Together, that contributed to some years of global cooling, and social distress. The United States recorded such bizarre happenings as New England’s incredible Cold Friday in 1810, when temperatures dropped by sixty or more degrees Fahrenheit within a single day. The American winter of 1812 was appallingly cold, and as Napoleon discovered in his expedition to Moscow, Russian conditions were at least as bad.

So much is established, but let me here note something much more tentative. Over a period of months in 1811–1812, New Madrid, Missouri, was the epicenter of a series of historically enormous tremors, the most intense of which was an 8 on the Richter scale. Distant echoes were felt as far afield as Boston.

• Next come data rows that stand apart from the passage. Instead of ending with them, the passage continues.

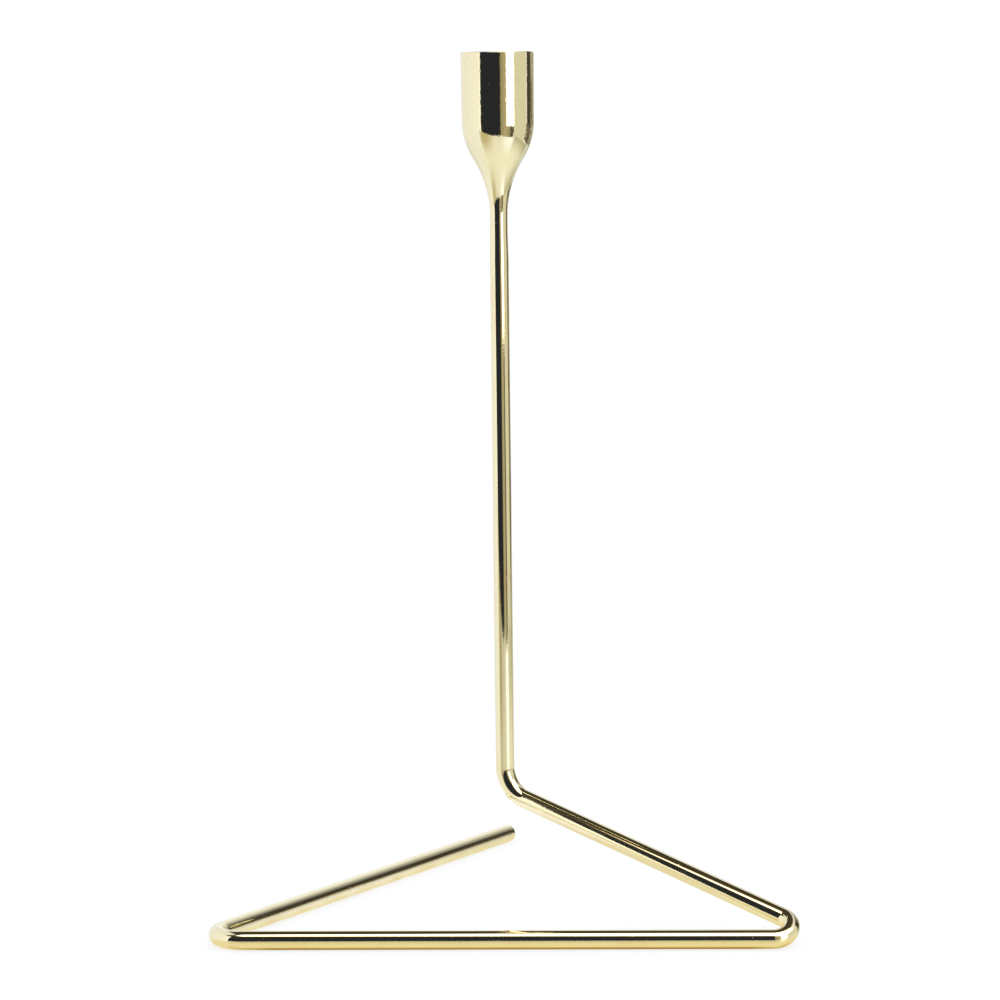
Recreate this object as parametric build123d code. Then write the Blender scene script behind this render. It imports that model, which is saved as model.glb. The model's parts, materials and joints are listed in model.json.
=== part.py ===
"""Brass candlestick: one bent round rod carrying a turned candle cup.

The rod starts at a free end on the table, runs forward to a corner, across the front,
round a second corner, up to the foot of the stem and then straight up to the cup.
X runs to the right, Y to the back and Z up. The origin is the centre of the footprint,
at table level. All sizes are in millimetres.
"""

import os
from math import acos, degrees, sin

from build123d import *

# Rod
ROD_DIAMETER = 6.35
ROD_END_ROUND = 0.8
FRONT_BAR_LENGTH = 209.0  # between the corners' sharp points
LEFT_ARM_LENGTH = 195.5  # from the sharp corner to the free end
CORNER_ANGLE = 60.0  # of the triangle on the table
STEM_SET_BACK = 66.0  # stem axis behind the front bar's axis
STEM_OFFSET_LEFT = 3.8  # stem axis left of the front bar's middle
STEM_FOOT_HEIGHT = 40.0  # where the rising arm's axis meets the stem's axis

# Bend radii, on the rod's axis
LEFT_CORNER_BEND = 9.4
RIGHT_CORNER_BEND = 5.8
STEM_FOOT_BEND = 11.2

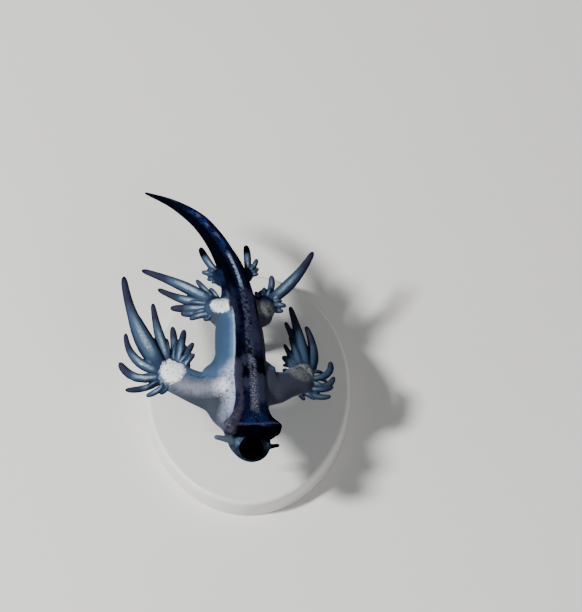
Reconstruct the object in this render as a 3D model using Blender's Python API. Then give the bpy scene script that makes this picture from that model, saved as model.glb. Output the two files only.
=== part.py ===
# A blue dragon sea slug, life size, floating belly up as it does at sea, held on a small display stand.
# +X is the right of the picture, +Y runs from the head to the tail, and +Z is up, the side of the foot's sole.
# The origin is the middle of the stand's underside.
# Everything is built in millimetres, and the last step scales each mesh to metres.

import math

import bmesh
import bpy
from mathutils import Matrix, Vector

METRES = 0.001
GAP = 0.3

# Height of the body's midline above the floor.
FLOAT_HEIGHT = 10.5

# The body along its midline, from the snout to the tip of the tail. Left and right are as the picture
# shows them.
# distance, x, y, z, left half width, right half width, sole above the midline, back below it, roll
BODY = (
    (0.0, 0.25, -14.60, -0.45, 2.20, 2.20, 1.70, 1.60, 18),
    (2.4, 0.25, -12.35, -0.40, 2.48, 2.28, 1.75, 1.75, 20),
    (4.6, -0.05, -10.20, -0.10, 2.35, 2.20, 1.90, 1.75, 23),
    (8.8, -0.40, -6.00, 0.00, 2.90, 2.60, 2.00, 2.00, 24),
    (12.8, -0.55, -2.00, 0.00, 3.10, 2.60, 2.00, 2.00, 25),
    (16.3, -0.75, 1.50, 0.00, 2.95, 2.50, 1.95, 1.90, 25),
    (19.3, -1.00, 4.50, 0.00, 2.35, 2.10, 1.80, 1.70, 24),
    (22.1, -1.40, 7.20, 0.05, 1.55, 1.60, 1.55, 1.40, 22),
    (24.7, -2.00, 9.80, 0.10, 1.32, 1.32, 1.30, 1.15, 18),
    (27.2, -2.85, 12.10, 0.15, 1.20, 1.20, 1.10, 1.00, 14),
    (29.5, -3.90, 14.10, 0.20, 1.06, 1.06, 0.95, 0.90, 11),
    (31.8, -5.25, 16.00, 0.25, 0.92, 0.92, 0.80, 0.80, 9),
    (33.9, -6.80, 17.40, 0.30, 0.72, 0.72, 0.62, 0.62, 7),
    (36.0, -8.60, 18.60, 0.35, 0.46, 0.46, 0.42, 0.42, 6),
    (38.7, -11.20, 19.78, 0.40, 0.14, 0.14, 0.14, 0.14, 5),
)
BODY_SIDES = 24
TROUGH_WALL = 0.15
HEAD_ROUNDING = 2.6
SNOUT_START = 0.05

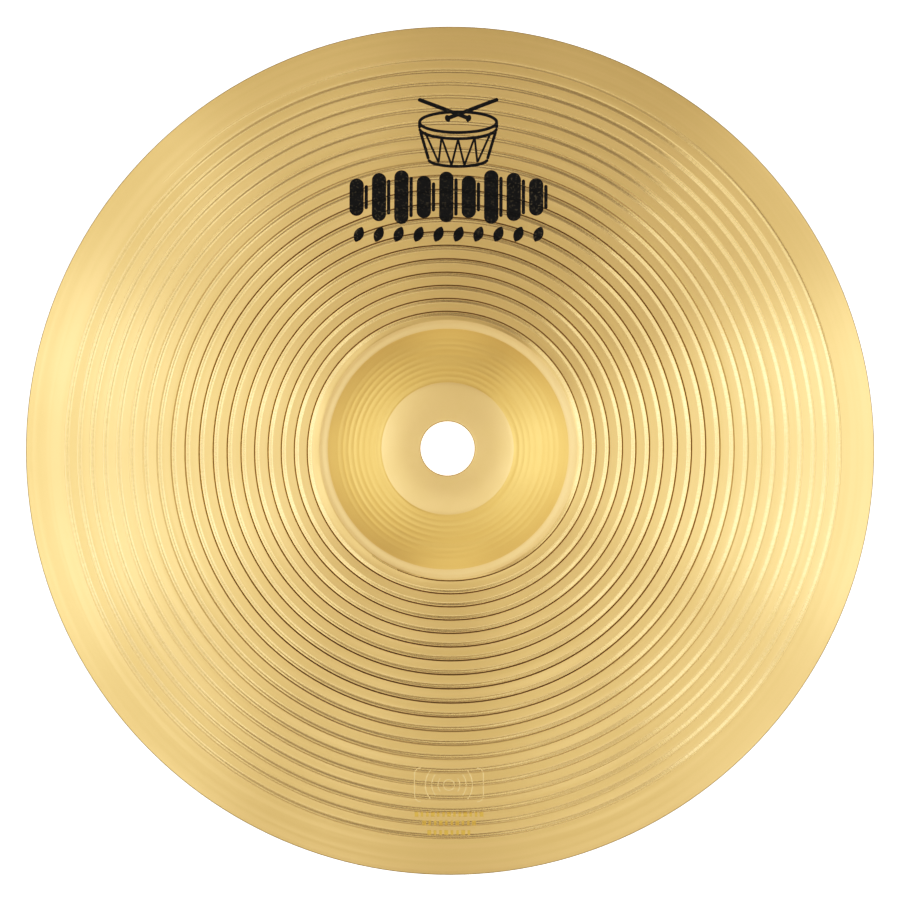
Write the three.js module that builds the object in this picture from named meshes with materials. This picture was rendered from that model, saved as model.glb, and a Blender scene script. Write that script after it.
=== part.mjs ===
// A small brass hand cymbal, lying on its rim with the bell up. It is one piece of sheet metal:
// a flat crown with a centre hole, a domed bell, a hollow fillet where the bell meets the bow,
// and a shallow bow with a tonal groove that winds outward as far as a plain band at the rim.
// Millimetres. +Z runs up the axis of the plate, and the rim rests on the plane z = 0.

import * as THREE from 'three';
import { ParametricGeometry } from 'three/addons/geometries/ParametricGeometry.js';
import { mergeVertices } from 'three/addons/utils/BufferGeometryUtils.js';

// ---- Driving dimensions of the plate -------------------------------------------------------

const rimDiameter = 203.2; // 8 in across the rim
const holeDiameter = 12.7; // 1/2 in hole for a strap or a stand's rod
const sheet = 0.9; // thickness of the metal
const crownHeight = 20.5; // from the rim plane to the top of the crown
const bowRise = 11.2; // from the rim plane to the bow's under face, carried on to the axis
const crownSeat = 2.65; // width of the flat ring around the hole
const bellRadius = 28.6; // section radius of the bell's upper face
const filletRadius = 7; // section radius of the hollow at the bell's foot, on the upper face
const rimLand = 0.5; // width of the flat ring that the rim rests on
const rimRound = 0.3; // rounding of the rim's two edges
const holeChamfer = 0.2; // on both edges of the hole

// ---- Driving dimensions of the tonal groove ------------------------------------------------

const grooveLead = 1.8; // in plan, from the bell's foot to the start of the groove
const plainBand = 7.9; // in plan, from the end of the groove to the rim
const groovePitch = 3.235; // mean distance in plan from one turn to the next
const grooveWidth = 1.4; // across the groove
const grooveDepth = 0.25; // from the bow's upper face to the groove's floor
const grooveFloorAt = 0.77; // place of the floor across the width: the outer wall is steeper
const feedEase = 0.05; // share by which the turns lie closer together at both ends
const runOut = 0.3; // turns over which the groove reaches its depth at each end
const grooveStartAngle = THREE.MathUtils.degToRad(-37.5); // where the groove starts

// ---- How finely the surfaces are divided ---------------------------------------------------

const segments = 48; // around the axis
const steps = { bell: 7, foot: 4, rimBand: 1, underBow: 6, underFillet: 3, underBell: 5 };

// ---- Section of the plate ------------------------------------------------------------------
// A section point is a Vector2 of radius and height. An arc's point at slope s lies where the
// arc's tangent falls away from the axis at that angle.

const rimRadius = rimDiameter / 2;
const holeRadius = holeDiameter / 2;
const seatRadius = holeRadius + crownSeat;
const restRadius = rimRadius - rimRound - rimLand; // inner edge of the flat at the rim

// The bow is part of a sphere centred on the axis: its under face meets the rim plane at the
// flat's inner edge, and its upper face lies one sheet outside it.
const underBowRadius = ( restRadius ** 2 + bowRise ** 2 ) / ( 2 * bowRise );
const bowRadius = underBowRadius + sheet;
const bowCentre = new THREE.Vector2( 0, bowRise - underBowRadius );

// The bell's arc leaves the crown's flat ring level.
const bellCentre = new THREE.Vector2( seatRadius, crownHeight - bellRadius );

/** The centre of the fillet's arc, which touches the bell's arc and the bow's arc outside. */
function touchBellAndBow() {

	const fromBell = bellRadius + filletRadius;
	const fromBow = bowRadius + filletRadius;
	const line = bellCentre.clone().sub( bowCentre );
	const apart = line.length();
	const along = ( fromBow ** 2 - fromBell ** 2 + apart ** 2 ) / ( 2 * apart );
	const aside = Math.sqrt( fromBow ** 2 - along ** 2 );
	line.normalize();
	const outward = new THREE.Vector2( line.y, - line.x );
	return bowCentre.clone().addScaledVector( line, along ).addScaledVector( outward, aside );

}

const filletCentre = touchBellAndBow();
const bellSlope = slopeFrom( bellCentre ); // where the bell's arc ends
const bowSlope = slopeFrom( bowCentre ); // where the bow's arc begins
const bellFoot = bellCentre.x + bellRadius * Math.sin( bellSlope );
const filletEnd = bowRadius * Math.sin( bowSlope );

/** The slope at which the fillet touches the arc with this centre. */
function slopeFrom( centre ) {

	return Math.atan2( filletCentre.x - centre.x, filletCentre.y - centre.y );

}

/** A point on a crowned arc, at a slope. */
function onArc( centre, radius, slope ) {

	return new THREE.Vector2( Math.sin( slope ), Math.cos( slope ) ).multiplyScalar( radius ).add( centre );

}

/** Height of the upper face at a radius outside the bell's foot. */
function upperFace( radius ) {

	if ( radius < filletEnd ) {

		return filletCentre.y - Math.sqrt( filletRadius ** 2 - ( radius - filletCentre.x ) ** 2 );

	}

	return bowCentre.y + Math.sqrt( bowRadius ** 2 - radius ** 2 );

}

/** Evenly spaced shares from 0 to 1, without the first. */
function shares( count ) {

	return Array.from( { length: count }, ( _, i ) => ( i + 1 ) / count );

}

// ---- The groove ----------------------------------------------------------------------------

const grooveStart = bellFoot + grooveLead;
const grooveEnd = rimRadius - plainBand;
const grooveTurns = ( grooveEnd - grooveStart ) / groovePitch;

/** Radius in plan after a number of turns: the feed is slower where the cut starts and ends. */
function grooveRadius( turn ) {

	const share = turn / grooveTurns;
	const lag = feedEase * Math.sin( 2 * Math.PI * share ) / ( 2 * Math.PI );
	return grooveStart + ( grooveEnd - grooveStart ) * ( share - lag );

}

/** Depth of the floor after a number of turns, running in and out smoothly. */
function floorDepth( turn ) {

	const runIn = THREE.MathUtils.smoothstep( turn, 0, runOut );
	const runAway = THREE.MathUtils.smoothstep( grooveTurns - turn, 0, runOut );
	return grooveDepth * runIn * runAway;

}

// ---- Rows of the surface -------------------------------------------------------------------
// The surface is a grid. Its rows run around the axis, and its columns follow the closed section
// from the hole over the upper face to the rim and back along the under face. A plain row is the
// same all the way round. A groove row climbs by one turn in each lap, so that its last point is
// the first point of the row one turn further out.

/** A row that stays at one point of the section. */
function plainRow( radius, height ) {

	return () => new THREE.Vector2( radius, height );

}

/** A row that winds outward, starting some turns into the groove, at the face or at the floor. */
function windingRow( startTurn, isFloor ) {

	return ( lap ) => {

		const turn = THREE.MathUtils.clamp( startTurn + lap, 0, grooveTurns );
		const radius = grooveRadius( turn );
		const depth = isFloor ? floorDepth( turn ) : 0;
		return new THREE.Vector2( radius, upperFace( radius ) - depth );

	};

}

/** Hole edge, crown and bell, and the upper part of the fillet, as far as the groove. */
function crownAndBellRows() {

	const rows = [
		plainRow( holeRadius, crownHeight - holeChamfer ),
		plainRow( holeRadius + holeChamfer, crownHeight ),
		plainRow( seatRadius, crownHeight ),
	];
	for ( const share of shares( steps.bell ) ) {

		const point = onArc( bellCentre, bellRadius, bellSlope * share );
		rows.push( plainRow( point.x, point.y ) );

	}

	for ( const share of shares( steps.foot ).slice( 0, - 1 ) ) {

		const radius = THREE.MathUtils.lerp( bellFoot, grooveStart, share );
		rows.push( plainRow( radius, upperFace( radius ) ) );

	}

	return rows;

}

/** The groove's inner edge, floor and outer edge for every turn, with the turns before and after
 * it closing on its two ends. */
function grooveRows() {

	const width = grooveWidth / groovePitch;
	const rows = [];
	for ( let turn = - 1; turn <= Math.ceil( grooveTurns ); turn ++ ) {

		rows.push( windingRow( turn, false ) );
		rows.push( windingRow( turn + width * grooveFloorAt, true ) );
		rows.push( windingRow( turn + width, false ) );

	}

	return rows;

}

/** The plain band, the rounded rim and the flat that it rests on. */
function rimRows() {

	const rows = [];
	const bandEnd = rimRadius - rimRound;
	for ( const share of shares( steps.rimBand ) ) {

		const radius = THREE.MathUtils.lerp( grooveEnd, bandEnd, share );
		rows.push( plainRow( radius, upperFace( radius ) ) );

	}

	const corner = rimRound * Math.SQRT1_2;
	const upper = upperFace( bandEnd ) - rimRound;
	rows.push( plainRow( bandEnd + corner, upper + corner ) );
	rows.push( plainRow( rimRadius, upper ) );
	rows.push( plainRow( rimRadius, rimRound ) );
	rows.push( plainRow( bandEnd + corner, rimRound - corner ) );
	rows.push( plainRow( bandEnd, 0 ) );
	rows.push( plainRow( restRadius, 0 ) );
	return rows;

}

/** The under face from the rim back to the hole, one sheet inside the upper face. */
function underRows() {

	const rows = [];
	const restSlope = Math.asin( restRadius / underBowRadius );
	for ( const share of shares( steps.underBow ) ) {

		const slope = THREE.MathUtils.lerp( restSlope, bowSlope, share );
		const point = onArc( bowCentre, underBowRadius, slope );
		rows.push( plainRow( point.x, point.y ) );

	}

	for ( const share of shares( steps.underFillet ) ) {

		const slope = THREE.MathUtils.lerp( bowSlope, bellSlope, share );
		const point = onArc( filletCentre, - ( filletRadius + sheet ), slope );
		rows.push( plainRow( point.x, point.y ) );

	}

	for ( const share of shares( steps.underBell ) ) {

		const point = onArc( bellCentre, bellRadius - sheet, bellSlope * ( 1 - share ) );
		rows.push( plainRow( point.x, point.y ) );

	}

	rows.push( plainRow( holeRadius + holeChamfer, crownHeight - sheet ) );
	rows.push( plainRow( holeRadius, crownHeight - sheet + holeChamfer ) );
	return rows;

}

// ---- The solid -----------------------------------------------------------------------------

const weldDistance = 1e-4;

/** The closed surface through the rows: shared points are welded and flat corners dropped. */
function solidThrough( rows ) {

	const place = ( u, v, target ) => {

		const point = rows[ Math.round( u * rows.length ) % rows.length ]( v );
		const angle = grooveStartAngle + 2 * Math.PI * ( v % 1 );
		target.set( point.x * Math.cos( angle ), point.x * Math.sin( angle ), point.y );

	};

	const grid = new ParametricGeometry( place, rows.length, segments );
	grid.deleteAttribute( 'normal' );
	grid.deleteAttribute( 'uv' );
	const welded = mergeVertices( grid, weldDistance );
	const corners = welded.getIndex().array;
	const kept = [];
	for ( let i = 0; i < corners.length; i += 3 ) {

		const [ a, b, c ] = corners.slice( i, i + 3 );
		if ( a !== b && b !== c && c !== a ) kept.push( a, b, c );

	}

	welded.setIndex( kept );
	welded.computeVertexNormals();
	return welded;

}

const brass = new THREE.MeshStandardMaterial( { color: 0xd8bc74, roughness: 0.32, metalness: 1 } );

const cymbal = new THREE.Mesh(
	solidThrough( [ ...crownAndBellRows(), ...grooveRows(), ...rimRows(), ...underRows() ] ),
	brass,
);
cymbal.name = 'cymbal';

const group = new THREE.Group();
group.add( cymbal );

export default group;
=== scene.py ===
"""Looks of a small brass hand cymbal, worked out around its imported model.

The plate lies on its rim with the bell up. Lengths are in metres, +Z runs up the plate's axis and the
printed emblem lies towards +Y. The plate's surface is one closed grid that follows its section from
the hole over the upper face to the rim and back along the under face. The print and the etched mark
are thin films laid on the upper face.
"""

import logging
import math
from dataclasses import dataclass, field
from enum import Enum, IntEnum
from functools import cached_property

import bpy
import numpy as np
from mathutils import Matrix, Vector


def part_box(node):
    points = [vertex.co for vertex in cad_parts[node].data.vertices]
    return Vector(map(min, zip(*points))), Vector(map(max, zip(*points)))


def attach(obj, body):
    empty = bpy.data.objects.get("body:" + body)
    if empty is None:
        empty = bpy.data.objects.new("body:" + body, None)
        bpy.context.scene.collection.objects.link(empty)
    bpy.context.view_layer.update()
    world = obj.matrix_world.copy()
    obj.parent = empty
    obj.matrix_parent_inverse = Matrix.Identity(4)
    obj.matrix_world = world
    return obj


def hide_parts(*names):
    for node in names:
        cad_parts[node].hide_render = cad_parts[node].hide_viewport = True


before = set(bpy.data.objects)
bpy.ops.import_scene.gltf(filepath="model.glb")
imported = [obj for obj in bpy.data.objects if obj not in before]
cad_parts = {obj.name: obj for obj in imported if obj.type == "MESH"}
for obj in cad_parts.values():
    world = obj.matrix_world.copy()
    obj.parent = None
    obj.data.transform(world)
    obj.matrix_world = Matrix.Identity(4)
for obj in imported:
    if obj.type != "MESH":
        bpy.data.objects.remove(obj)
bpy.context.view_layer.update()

MM = 0.001
BODY = "root"
PLATE_NODE = "cymbal"
FULL_TURN = 2 * math.pi
GROOVE_LEAD = 2.1 * MM
PLAIN_BAND = 7.6 * MM

Array = np.ndarray
Colour = tuple[float, float, float]
Point = tuple[float, float]
Socket = bpy.types.NodeSocket
Value = float | tuple | Socket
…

Here is a contemporary account:

On the 16th of December, 1811, about two o’clock, a.m., we were visited by a violent shock of an earthquake, accompanied by a very awful noise resembling loud but distant thunder, but more hoarse and vibrating, which was followed in a few minutes by the complete saturation of the atmosphere, with sulphurious vapor, causing total darkness. The screams of the affrighted inhabitants running to and fro, not knowing where to go, or what to do—the cries of the fowls and beasts of every species—the cracking of trees falling, and the roaring of the Mississippi— the current of which was retrograde for a few minutes, owing as is supposed, to an irruption in its bed— formed a scene truly horrible.

Just imagine how something like that would be interpreted in a world that still believed heavily in Divine Providence, in God’s Judgment, and the reality of hellfire. It is scarcely surprising that the tremors inspired a wave of apocalyptic concern and religious revivalism through the Ohio and Tennessee Valleys, the “Earthquake Revivals.” The tremors persuaded Native tribes to support the millenarian movement led by Tecumseh and his brother, the Shawnee Prophet Tenskwatawa.

I am naturally struck by the fact that the New Madrid event occurred right in the middle of such a time of volcanic hyperactivity, which actually spanned the years from 1808 through 1820. Was that just a coincidence? Is there any possible way that the volcanoes could have stimulated that earthquake, or did the two reflect some common underlying trend?

In the modern literature on volcanoes and their effects, the possible linkages to earthquakes are drawn quite patchily. However, volcanoes drive extreme weather, and a growing academic literature suggests that very heavy storms, particularly typhoons or cyclones, correlate closely with earthquakes. The mechanisms are unclear. Perhaps the atmospheric disturbance created by storms increases stress on the earth’s crust, detonating quakes on faults that were already close to releasing pressure. Perhaps torrential rains and heavy flooding lubricate faults, or else they cause erosion that reduces the amount of soil pressing down on faults.

I add one other factor, namely the fluctuating levels of energy emitted by the Sun at particular times, which is closely tied (among other things) to the El Niño cycle in the Pacific. Times of very low energy, as measured by sunspots, coincide with frequent and massive volcanic eruptions, as occurred in the later seventeenth century. The other great period of low energy and rare sunspots, the Dalton Minimum, occurred between 1780 and 1820, which coincided nicely woith that upsurge of volcanoes, and the great earthquake. I ask seriously, as I don’t know the answer: could such global changes drive earthquakes, and provoke something the New Madrid events? What would be the mechanism?

Are the volcanoes really unrelated to that earthquake? If it is a coincidence, it is a very large one.

One moral of the whole study must be: don’t try and write the history of popular religious movements without full awareness of climate factors.